Ученые, преподававшие на филологическом факультете, демонстрировали самые разные подходы к проблемам языка и литературы, но их исследования и лекции объединяла строгая установка на поиск научной истины, желание выработать универсальное видение проблемы, которое могло бы стать основной интерпретационного консенсуса. Диссертации, кандидатские и докторские, защищались поздно, уже в зрелом возрасте и даже ближе к пенсии. Над книгами, статьями и учебниками работали годами, нередко десятилетиями, добиваясь предельной основательности и точности. Но пожалуй, главным качеством подлинного ученого тех лет считалась его универсальность, которая предполагала широту интересов и энциклопедизм, понимание не только узкопрофильных проблем Представители ленинградской филологической школы в этом смысле ориентировались на своих учителей, которые занимались научными исследованиями в те годы, когда филология был наукой, а не системой наук, как сейчас. Образцом для Алексея Георгиевича Аствацатурова в этом смысле был академик В. М. Жирмунский, работавший одновременно в области истории литературы, поэтики, стиховедения, лингвистики, востоковедения.

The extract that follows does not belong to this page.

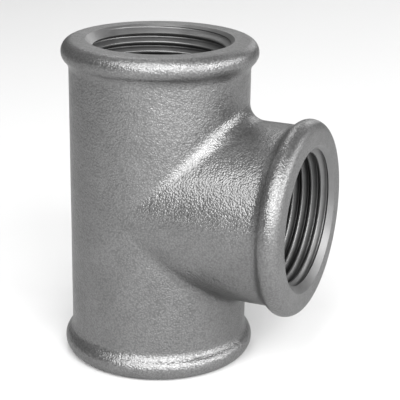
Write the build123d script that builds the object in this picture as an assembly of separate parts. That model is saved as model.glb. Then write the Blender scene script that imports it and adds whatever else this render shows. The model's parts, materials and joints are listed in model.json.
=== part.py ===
from build123d import *
import math
import os

# Malleable iron tee for 1 inch pipe: a run with a mouth at each end and a branch of the
# same bore, square to it, cast in one piece. It stands on the run's lower mouth, with the
# origin at the centre of that face, +Z up the run and +X out along the branch.
# All sizes are in millimetres.

# The socket machined in each mouth, for a right-hand parallel pipe thread
THREAD_MINOR_DIAMETER = 30.291
THREAD_DEPTH = 17.0           # from the face to the end of the threaded wall
COUNTERSINK_WIDTH = 1.95      # across the countersink, on radius
COUNTERSINK_ANGLE = 90.0      # included

# The cored chamber that joins the three sockets
CHAMBER_STEP = 2.5            # how far its wall stands back from the threaded wall
CHAMBER_STEP_HEIGHT = 1.45    # length over which it closes in to the threaded wall
CHAMBER_LAND = 1.9045         # straight wall between the crossing and that step

# The casting
WALL = 3.4                    # between the chamber and the outside
BRANCH_SLIMMER = 0.1          # the branch is cast this much slimmer than the run, on radius
CROTCH_BLEND = 4.0            # radius of the blend where the branch leaves the run
BEAD_STAND = 1.75             # how far the bead round each mouth stands out from the run
BEAD_ROUND = 2.8              # radius of the bead's rounded edge
NECK_BLEND = 2.8              # hollow between the bead and the body

# Worked out from the sizes above
MINOR_RADIUS = THREAD_MINOR_DIAMETER / 2
COUNTERSINK_RADIUS = MINOR_RADIUS + COUNTERSINK_WIDTH
COUNTERSINK_DEPTH = COUNTERSINK_WIDTH / math.tan(math.radians(COUNTERSINK_ANGLE / 2))
CHAMBER_RADIUS = MINOR_RADIUS + CHAMBER_STEP
CENTRE_TO_THREAD = CHAMBER_RADIUS + CHAMBER_LAND + CHAMBER_STEP_HEIGHT
CENTRE_TO_FACE = CENTRE_TO_THREAD + THREAD_DEPTH
BODY_RADIUS = CHAMBER_RADIUS + WALL
BEAD_CENTRE_RADIUS = BODY_RADIUS + BEAD_STAND - BEAD_ROUND
BEAD_CENTRE_HEIGHT = CENTRE_TO_FACE - BEAD_ROUND


def limb_outside(limb_radius):
    """Half section of one limb's outside: X is the radius, Y runs from the crossing to the face."""
    barrel = Rectangle(limb_radius, BEAD_CENTRE_HEIGHT, align=Align.MIN)
    bead = Pos(BEAD_CENTRE_RADIUS, BEAD_CENTRE_HEIGHT) * Circle(BEAD_ROUND)
    face = Pos(0, BEAD_CENTRE_HEIGHT) * Rectangle(BEAD_CENTRE_RADIUS, BEAD_ROUND, align=Align.MIN)
    section = barrel + bead + face
    neck = section.vertices().filter_by(lambda v: abs(v.X - limb_radius) < 1e-6).sort_by(Axis.Y)[-1]
    return fillet(neck, NECK_BLEND)


def limb_hollow(chamber_radius):
    """Half section of the hollow of one limb, from the crossing out through its mouth."""
    corners = [
        (0, 0),
        (chamber_radius, 0),
        (chamber_radius, CENTRE_TO_THREAD - CHAMBER_STEP_HEIGHT),
        (MINOR_RADIUS, CENTRE_TO_THREAD),
        (MINOR_RADIUS, CENTRE_TO_FACE - COUNTERSINK_DEPTH),
        (COUNTERSINK_RADIUS, CENTRE_TO_FACE),
        (0, CENTRE_TO_FACE),
    ]
    return make_face(Polyline(corners, close=True))


def turned(half_section):
    """Solid of revolution about Z from a half section."""
    return revolve(Plane.XZ * half_section, Axis.Z)


def crossing(run_section, branch_section):
    """The run, with a limb up and a limb down, and the branch limb along +X."""
    run = turned(run_section + mirror(run_section, about=Plane.XZ))
    branch = Rot(0, 90, 0) * turned(branch_section)
    return run + branch


def saddle_edges(solid):
    """Edges where the branch crosses the run, the only ones that are neither round nor straight."""
    return [e for e in solid.edges() if e.geom_type not in (GeomType.CIRCLE, GeomType.LINE)]


def tee_body():
    casting = crossing(limb_outside(BODY_RADIUS), limb_outside(BODY_RADIUS - BRANCH_SLIMMER))
    casting = fillet(saddle_edges(casting), CROTCH_BLEND)
    hollow = crossing(limb_hollow(CHAMBER_RADIUS), limb_hollow(CHAMBER_RADIUS - BRANCH_SLIMMER))
    return Pos(0, 0, CENTRE_TO_FACE) * (casting - hollow)


os.makedirs("parts", exist_ok=True)
body = tee_body()
body.label = "tee_body"
export_step(body, "parts/tee_body.step")
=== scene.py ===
import json
import math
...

Тем не менее процесс специализации науки, ее разделения на различные области, к тому времени уже слабо связанные друг с другом, постепенно захватил гуманитарное знание, в частности филологию.

Существенно и то, что многие в этом академическом сообществе обладали безупречным эстетическим вкусом – тем свойством, которое всегда отличало ленинградского (петербургского) интеллигента. Вкус есть эстетическое чувство, единовременное ощущение культурной традиции в ее высоких проявлениях. Он складывается из усвоенных шедевров мировой культуры. Именно вкус, живое ощущение эстетической силы художественного памятника как органического целого, а не просто знание о нем как о тексте, делал ученого подлинной личностью и подлинным учителем. Мой отец, как и его учителя, в полной мере обладал этим свойством, безусловным эстетическим вкусом, сохраняя его и отстаивая его необходимость в ту эпоху, когда это понятие стало вроде как неуместным, неактуальным и ассоциировалось с эстетическим ретроградством. И, кроме того, его научные интересы, как и интересы многих его учителей, поражали своим разнообразием: философия, эстетика, поэтика, история литературы, антропология, музыка.

Свой путь филолога Алексей Аствацатуров выбрал самостоятельно: его никто к нему не подталкивал, ни школа, ни семья. Родители, Георгий Николаевич Аствацатуров (1909–1984) и Елена Алексеевна Керженцева (1917–1996), были врачами, высококлассными специалистами, оставившими после себя учеников. Они воспитывали сына в лучших традициях советских интеллигентных семей: поощряли его интерес к литературе, к классической музыке, искренне надеясь, что эти увлечения не помешают сыну стать хорошим невропатологом или хирургом. Когда сын сообщил им о своем желании поступать на филологический факультет, они были слегка разочарованы и все же, уважая его выбор, не стали отговаривать.